Windsor resident Liz Helfin’s 14-year-old daughter, Kaitlyn, has been on a waiting list for homecare services for a year and a half. Kaitlyn suffers from debilitating seizures and requires intravenous feeding that provides her with essential fluid and nutrients.
She is eligible for shift care nursing through Medi-Cal, but the Heflins cannot find any agencies in Sonoma County to provide care to Kaitlyn. Heflin quit her job as a daycare provider to stay home fulltime with her daughter.
“I don’t like to complain about our life because it doesn’t get our day any better,” Heflin said, “but it’s really frustrating that there are services she is eligible for that are really important that we can’t get.”
The Department of Health Care Services contacted Heflin for details after the Investigative Unit began raising questions about homecare resources. When asked if she will begin seeking information from families and providers about potential access problems across California, Kent said she would be “happy to look into it.”
But the Investigative Unit also found obstacles accessing homecare isn’t limited to Medi-Cal patients. Larkin O’Leary’s 2-year-old son James is covered by commercial insurance through her employer. After 40 days in the hospital following two surgeries on his esophagus, James returned to his Santa Rosa home in January.
James is not as medically complex as Phin Hause or Kaitlyn Heflin, but his doctors decided that he could benefit from 100 hours of homecare. James eats through a feeding tube, and when O’Leary needed help using the pump, she called Kaiser. But the hospital didn’t have a nurse to send.
“To have been in the hospital for so long and then to come home and just feel isolated and feel like nobody is looking out for you or nobody is thinking about you is just heartbreaking,” she said.
O’Leary said Kaiser told her there is no pediatric home health care available in her area.
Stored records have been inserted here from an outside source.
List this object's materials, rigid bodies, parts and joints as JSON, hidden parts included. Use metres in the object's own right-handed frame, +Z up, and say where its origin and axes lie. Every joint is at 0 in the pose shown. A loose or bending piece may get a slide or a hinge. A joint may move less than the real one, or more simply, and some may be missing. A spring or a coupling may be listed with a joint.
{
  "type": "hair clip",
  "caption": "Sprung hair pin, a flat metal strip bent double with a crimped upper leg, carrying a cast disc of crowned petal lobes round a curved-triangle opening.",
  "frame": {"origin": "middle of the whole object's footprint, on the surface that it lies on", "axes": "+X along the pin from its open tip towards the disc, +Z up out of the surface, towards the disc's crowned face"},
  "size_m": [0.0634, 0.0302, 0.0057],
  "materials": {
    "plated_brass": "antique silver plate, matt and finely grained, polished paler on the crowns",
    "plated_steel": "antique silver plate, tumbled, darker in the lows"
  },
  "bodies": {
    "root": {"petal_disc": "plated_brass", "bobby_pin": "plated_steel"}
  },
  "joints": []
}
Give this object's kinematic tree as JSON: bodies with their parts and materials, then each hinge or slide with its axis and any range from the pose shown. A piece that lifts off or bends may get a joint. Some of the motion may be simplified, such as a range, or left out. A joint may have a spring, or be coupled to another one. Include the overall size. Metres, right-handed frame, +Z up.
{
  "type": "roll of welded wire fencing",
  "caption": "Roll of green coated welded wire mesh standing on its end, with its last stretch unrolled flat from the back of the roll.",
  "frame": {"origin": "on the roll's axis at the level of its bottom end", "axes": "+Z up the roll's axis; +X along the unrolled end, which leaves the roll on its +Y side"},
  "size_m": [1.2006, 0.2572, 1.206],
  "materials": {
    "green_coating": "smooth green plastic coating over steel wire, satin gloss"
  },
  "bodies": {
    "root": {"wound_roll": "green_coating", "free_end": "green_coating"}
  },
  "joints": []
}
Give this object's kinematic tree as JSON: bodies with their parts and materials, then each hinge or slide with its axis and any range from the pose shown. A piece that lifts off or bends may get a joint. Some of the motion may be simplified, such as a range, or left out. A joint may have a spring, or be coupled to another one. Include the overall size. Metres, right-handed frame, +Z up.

The hospital finally sent a nurse 10 days after James came home.
Kaiser can’t comment on the case because of patient privacy laws, but said in a statement, “As the demand for home health care increases, the shortage of home health nurses, especially in certain specialties, is a challenge affecting the entire health care community, not only Kaiser Permanente.” The hospital said it is “successfully recruiting home care nurses, but there is great demand, and a limited pool to draw from.”
Dotson and Hause said the healthcare community must make homecare a priority and believe the state has a responsibility to understand and address problems. They said with the right resources and committed caregivers, kids like their daughter can thrive at home.
“Every day is a miracle with Phin,” Hause said. “We are just so happy she is with us.”